Gedday,
During the past 24 hours we have had what you would have to call a Northwest cloudband sitting across WA and the western Bight. To some extent I am simply noting it for posterity, as I have often heard it stated that the NW cloudbands are responsible for a large percentage of Australian wintertime preciptation.... I am dubious about that... hence this "recording". There are a couple of noteworthy aspects of it however:
(i) There is currently an SST anomaly of the order of a degree or more off the northwest Australian coastline. It has been demonstrated by our mate Nev (Nicholls, Jnl of Climate, Sept '89) that sea surface temperatures in that region are highly correlated with the amplitude of the one of the two dominant rotated EOFs of Australian wintertime rainfall. This EOF is the result of a rotation of a degenerate leading pair of the unrotated EOF's, the leading pair accounting for 55% of the variance in winter rainfall. The sign of the correlation is such that warm SST's means increased winter rainfall.
I also have heard it stated at seminars and conferences that warmer SST's in that region are associated with an increased frequency of winter-time NWCB's.. but the only literature I could find on this is the paper by Kuhnel, International Journal of Climatology, 1989, and also International Journal of Climatology, 1990. The correlations quoted by Kuhnel are significant but small, accounting for less that 20% of the variance in interannual Cloudband activity.
(ii) The literature (Bill Wrights's various papers in Intnl Jnl of Climatology, 1988, 1997; Tapp and Barrell, Jnl of Climatology 1984, Mills Mon Wea Rev., 1989), plus casual observations indicate the cloud bands are associated with "feeder convection" in the Indian ocean. In this context we have a nice cloud cluster sitting at about (10, 100) that has been drifting westward over the past couple of days.
(iii) Almost trivially the NWCB's are associated with the upward motion on the eastern side of an upper-level/mid-tropospheric trough. This is true in the current case, and I have put the current 500 and 250 hPa analyses on my web-page). There seemed to be an interaction with the front that passed through Melbourne yesterday; though if you look at a sequence of the last 3 nights 500 hPa charts, the upper trough associated with the front has moved on, while a separate lower-latitude cloudband trough has hung back.
It has been documented in the Bill Wright papers that this type of interaction between fronts and cloudbands (as was occurring yesterday before the two troughs separated amicably) is a major contributor to Victorian winter rainfall. Also there is a cut-off low at 500 hPa developing under the cloudband and the GASP prog has this producing rain over the next couple of days.
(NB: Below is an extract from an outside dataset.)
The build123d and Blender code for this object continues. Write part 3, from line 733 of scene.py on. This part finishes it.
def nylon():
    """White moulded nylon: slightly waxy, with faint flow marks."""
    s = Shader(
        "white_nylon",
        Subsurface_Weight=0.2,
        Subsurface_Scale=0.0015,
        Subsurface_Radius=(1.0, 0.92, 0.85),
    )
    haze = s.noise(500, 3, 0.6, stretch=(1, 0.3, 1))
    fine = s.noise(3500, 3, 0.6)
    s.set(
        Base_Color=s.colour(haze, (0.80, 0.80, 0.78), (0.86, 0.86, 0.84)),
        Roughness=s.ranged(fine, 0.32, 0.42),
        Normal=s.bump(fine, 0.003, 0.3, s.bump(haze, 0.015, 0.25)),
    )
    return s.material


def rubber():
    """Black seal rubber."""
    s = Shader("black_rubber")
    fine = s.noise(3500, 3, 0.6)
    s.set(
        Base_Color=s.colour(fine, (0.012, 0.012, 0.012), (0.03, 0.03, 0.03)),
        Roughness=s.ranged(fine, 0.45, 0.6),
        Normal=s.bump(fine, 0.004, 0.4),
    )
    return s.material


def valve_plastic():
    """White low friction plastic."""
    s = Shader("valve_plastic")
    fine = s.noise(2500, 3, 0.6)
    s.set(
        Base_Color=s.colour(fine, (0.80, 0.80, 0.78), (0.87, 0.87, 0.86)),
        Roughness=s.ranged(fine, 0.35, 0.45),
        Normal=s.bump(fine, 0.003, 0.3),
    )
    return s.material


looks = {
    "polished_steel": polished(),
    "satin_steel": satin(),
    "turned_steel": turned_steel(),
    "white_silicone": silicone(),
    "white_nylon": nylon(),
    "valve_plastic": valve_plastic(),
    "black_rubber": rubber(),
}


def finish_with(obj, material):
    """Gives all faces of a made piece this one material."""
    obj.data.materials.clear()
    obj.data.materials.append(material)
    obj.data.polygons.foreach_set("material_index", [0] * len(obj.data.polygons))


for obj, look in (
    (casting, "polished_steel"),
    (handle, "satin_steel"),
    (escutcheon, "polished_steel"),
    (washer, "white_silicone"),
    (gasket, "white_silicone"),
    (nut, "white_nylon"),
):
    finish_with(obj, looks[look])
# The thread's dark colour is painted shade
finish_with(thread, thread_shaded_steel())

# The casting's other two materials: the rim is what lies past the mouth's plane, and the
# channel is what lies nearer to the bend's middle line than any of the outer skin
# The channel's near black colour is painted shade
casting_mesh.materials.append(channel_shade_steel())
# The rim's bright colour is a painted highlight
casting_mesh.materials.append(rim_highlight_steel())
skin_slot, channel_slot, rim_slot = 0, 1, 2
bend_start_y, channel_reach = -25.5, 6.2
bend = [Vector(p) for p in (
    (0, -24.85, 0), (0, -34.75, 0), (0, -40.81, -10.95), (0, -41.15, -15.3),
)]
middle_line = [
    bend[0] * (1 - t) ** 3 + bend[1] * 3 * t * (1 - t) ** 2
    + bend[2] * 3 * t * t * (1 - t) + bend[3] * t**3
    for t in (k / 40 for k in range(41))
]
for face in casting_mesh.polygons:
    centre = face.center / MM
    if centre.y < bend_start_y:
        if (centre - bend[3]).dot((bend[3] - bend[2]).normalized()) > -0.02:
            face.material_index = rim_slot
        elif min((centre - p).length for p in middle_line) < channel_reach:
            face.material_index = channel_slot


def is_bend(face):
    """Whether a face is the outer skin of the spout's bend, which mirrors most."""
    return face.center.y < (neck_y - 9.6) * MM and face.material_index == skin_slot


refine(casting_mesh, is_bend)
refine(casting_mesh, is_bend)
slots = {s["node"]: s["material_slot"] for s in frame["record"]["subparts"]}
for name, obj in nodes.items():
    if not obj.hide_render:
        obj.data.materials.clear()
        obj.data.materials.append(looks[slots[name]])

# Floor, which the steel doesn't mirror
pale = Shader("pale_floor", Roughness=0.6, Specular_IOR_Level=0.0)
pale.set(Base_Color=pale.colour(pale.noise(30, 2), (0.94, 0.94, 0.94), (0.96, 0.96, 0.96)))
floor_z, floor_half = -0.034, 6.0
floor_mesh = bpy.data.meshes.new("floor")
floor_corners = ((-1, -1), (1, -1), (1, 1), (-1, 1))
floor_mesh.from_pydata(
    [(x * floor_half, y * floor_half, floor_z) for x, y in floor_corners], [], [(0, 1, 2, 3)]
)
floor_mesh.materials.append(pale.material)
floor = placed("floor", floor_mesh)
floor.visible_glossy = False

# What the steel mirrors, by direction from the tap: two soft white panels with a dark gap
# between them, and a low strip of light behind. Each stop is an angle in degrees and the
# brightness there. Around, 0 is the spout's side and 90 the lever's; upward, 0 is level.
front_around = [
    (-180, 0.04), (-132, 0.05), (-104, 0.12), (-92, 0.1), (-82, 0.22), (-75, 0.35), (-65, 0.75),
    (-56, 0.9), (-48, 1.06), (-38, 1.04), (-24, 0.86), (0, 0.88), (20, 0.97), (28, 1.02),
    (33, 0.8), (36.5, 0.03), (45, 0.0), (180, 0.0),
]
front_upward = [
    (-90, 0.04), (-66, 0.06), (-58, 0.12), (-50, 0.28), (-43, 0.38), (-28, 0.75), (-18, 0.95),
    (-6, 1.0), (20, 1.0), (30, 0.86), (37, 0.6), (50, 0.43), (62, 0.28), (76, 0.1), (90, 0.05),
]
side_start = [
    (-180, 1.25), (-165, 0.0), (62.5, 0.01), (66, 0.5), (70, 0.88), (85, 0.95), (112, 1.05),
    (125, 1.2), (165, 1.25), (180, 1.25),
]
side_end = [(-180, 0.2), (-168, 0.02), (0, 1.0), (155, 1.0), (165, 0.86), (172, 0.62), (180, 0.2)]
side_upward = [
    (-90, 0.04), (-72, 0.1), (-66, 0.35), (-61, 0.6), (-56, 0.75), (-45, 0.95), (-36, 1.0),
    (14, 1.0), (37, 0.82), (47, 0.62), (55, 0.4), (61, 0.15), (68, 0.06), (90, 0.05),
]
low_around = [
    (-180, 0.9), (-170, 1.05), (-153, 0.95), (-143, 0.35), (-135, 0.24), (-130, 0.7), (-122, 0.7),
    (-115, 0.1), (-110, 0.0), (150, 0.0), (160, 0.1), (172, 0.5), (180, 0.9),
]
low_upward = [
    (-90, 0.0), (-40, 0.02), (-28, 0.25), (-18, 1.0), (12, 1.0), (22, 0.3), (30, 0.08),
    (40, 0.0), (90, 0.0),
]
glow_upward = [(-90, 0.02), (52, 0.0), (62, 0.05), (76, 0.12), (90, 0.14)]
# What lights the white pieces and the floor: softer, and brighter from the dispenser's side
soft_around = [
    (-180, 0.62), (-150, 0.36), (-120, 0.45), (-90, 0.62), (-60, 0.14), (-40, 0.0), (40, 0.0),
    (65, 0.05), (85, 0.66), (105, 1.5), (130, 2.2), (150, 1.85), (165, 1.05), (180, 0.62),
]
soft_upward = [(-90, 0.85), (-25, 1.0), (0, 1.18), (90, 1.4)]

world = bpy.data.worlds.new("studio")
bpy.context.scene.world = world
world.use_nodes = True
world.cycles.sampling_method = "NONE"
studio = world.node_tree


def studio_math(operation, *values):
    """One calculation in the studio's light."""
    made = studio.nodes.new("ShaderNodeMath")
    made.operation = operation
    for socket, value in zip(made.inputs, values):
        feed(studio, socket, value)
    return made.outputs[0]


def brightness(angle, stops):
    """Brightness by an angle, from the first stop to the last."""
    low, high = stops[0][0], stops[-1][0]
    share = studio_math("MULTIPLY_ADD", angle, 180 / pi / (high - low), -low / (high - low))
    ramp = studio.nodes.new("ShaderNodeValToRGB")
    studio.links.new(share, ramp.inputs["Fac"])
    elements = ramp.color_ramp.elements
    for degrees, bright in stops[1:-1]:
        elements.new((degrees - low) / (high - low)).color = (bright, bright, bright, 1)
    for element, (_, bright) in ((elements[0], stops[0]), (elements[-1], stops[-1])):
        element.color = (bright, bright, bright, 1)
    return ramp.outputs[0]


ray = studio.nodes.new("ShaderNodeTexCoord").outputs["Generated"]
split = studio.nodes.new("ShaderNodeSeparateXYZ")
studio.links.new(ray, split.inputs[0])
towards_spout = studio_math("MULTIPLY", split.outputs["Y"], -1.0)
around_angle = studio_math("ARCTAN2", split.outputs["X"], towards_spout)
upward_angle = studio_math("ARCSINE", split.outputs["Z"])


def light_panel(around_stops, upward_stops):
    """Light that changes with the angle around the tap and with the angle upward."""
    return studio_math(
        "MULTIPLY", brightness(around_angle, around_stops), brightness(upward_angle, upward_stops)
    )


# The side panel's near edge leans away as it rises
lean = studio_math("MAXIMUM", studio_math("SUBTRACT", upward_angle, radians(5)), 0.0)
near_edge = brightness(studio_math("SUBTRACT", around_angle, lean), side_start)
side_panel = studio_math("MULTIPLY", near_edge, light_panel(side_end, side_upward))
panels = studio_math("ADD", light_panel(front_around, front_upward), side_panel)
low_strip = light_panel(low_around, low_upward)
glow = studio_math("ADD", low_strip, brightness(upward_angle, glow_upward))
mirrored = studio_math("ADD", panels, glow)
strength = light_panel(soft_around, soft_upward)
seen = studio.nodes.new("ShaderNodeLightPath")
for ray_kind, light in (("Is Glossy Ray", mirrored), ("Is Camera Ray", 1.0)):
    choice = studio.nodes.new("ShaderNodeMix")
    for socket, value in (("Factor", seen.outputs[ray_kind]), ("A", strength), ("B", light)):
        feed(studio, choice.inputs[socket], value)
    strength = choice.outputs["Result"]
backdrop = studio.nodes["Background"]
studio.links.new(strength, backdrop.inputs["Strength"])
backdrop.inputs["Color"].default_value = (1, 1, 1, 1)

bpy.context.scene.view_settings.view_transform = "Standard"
Whether the climatologists/NWCB-counters will consider this as cut-off low rainfall or NWCB rainfall remains to be seen.
Bill Wright
Hello all,
I have been trying to keep a low profile lately, with several work
issues pushing me for time.
But since I heard my name mentioned, I will
"take ten" to clarify and
elaborate on a couple of John's points re
Northwest Cloudbands
RE John's statement "I have
often heard it stated that the NW cloudbands
are responsible for a large
percentage of Australian wintertime
precipitation". This statement
is true for a large part of western and
central Australia, where
over 60% of the April-October rainfall is
contributed by NW cloudbands.
Areas as far east as Charleville still receive
some 40% of their cool season
precipitation from similar cloudbands, but
most of the productive bands
here originate east of 130ºE, and it is
debatable whether these
should be called NorthWEST cloudbands at all.
Southern and southeastern
Australia don't receive a high proportion of
rainfall from cloudbands
(15-30%), but as John flagged, much of this area
does receive a considerable
amount (extra 20-35% of Apr-Oct rainfall) from
interactions between frontal
systems and cloudbands - Northwest cloudbands,
and also cloudbands originating
further east.
In this context, it is worth
noting that much of the inland doesn't receive
much winter-spring rain,
and good (or bad) seasonal conditions are dependent
on the occurrence (or non-occurrence)
of a handful of good events (10mm
plus) in the cool season.
Analysis has shown that in inland areas of South
Australia, southwestern
NSW and northern Victoria, these occasional good
falls are mostly associated
with cloudbands or their interactions.
RE the remark about Victoria:
"... it has been documented in the Bill Wright
papers that this type of
interaction between fronts and cloudbands.... is a
major contributor to Victorian
winter rainfall." My 1988 paper shows that
in northern Victoria the
total contribution from cloudbands and their
interactions is of the order
of 50%, but that the proportion drops
substantially in southern
Victoria.
RE "I also have heard
it stated at seminars and conferences that warmer
SST's in that region are
associated with an increased frequency of
winter-time NWCB's but the
only literature I could find on this is the
paper by Kuhnel... "
My Ph.D work (published
Feb 1987) included correlation maps of SSTs versus
cloudband frequency and
intensity in Victoria (results for northern Victoria
would be true of much of
inland southeastern Australia). The correlation
maps showed the now-classic
SST dipole pattern of positive/negative
correlations over the east
Indian Ocean. Highly active cloudband years
coincided with negative
SSTAs over the subtropical Indian Ocean, and
positive SSTAs over the
tropical Indian Ocean and over oceans north and
northeast of Australia.
By far the strongest contribution to the signal was
made by the TROPICAL SSTs
(high correlations with cloudband activity), with
a weaker contribution by
the oppositely-signed subtropical SSTs. This
suggests that the warmer
SSTs around northern Australia are the primary
influence on cloudband activity,
and/or on the synoptic patterns that favor
cloudband activity.
However I am not convinced
the relationship directly reflects northwest
cloudband incidence: for
one thing, the correlation pattern was strongest in
August-September, when northwest
cloudbands start to decrease in frequency
and influence. The relationship
probably reflects more a link between SSTs
and cloudbands originating
further east, and their interactions, which
become more influential
in the late winter-spring months.
Cheers all,
Bill Wright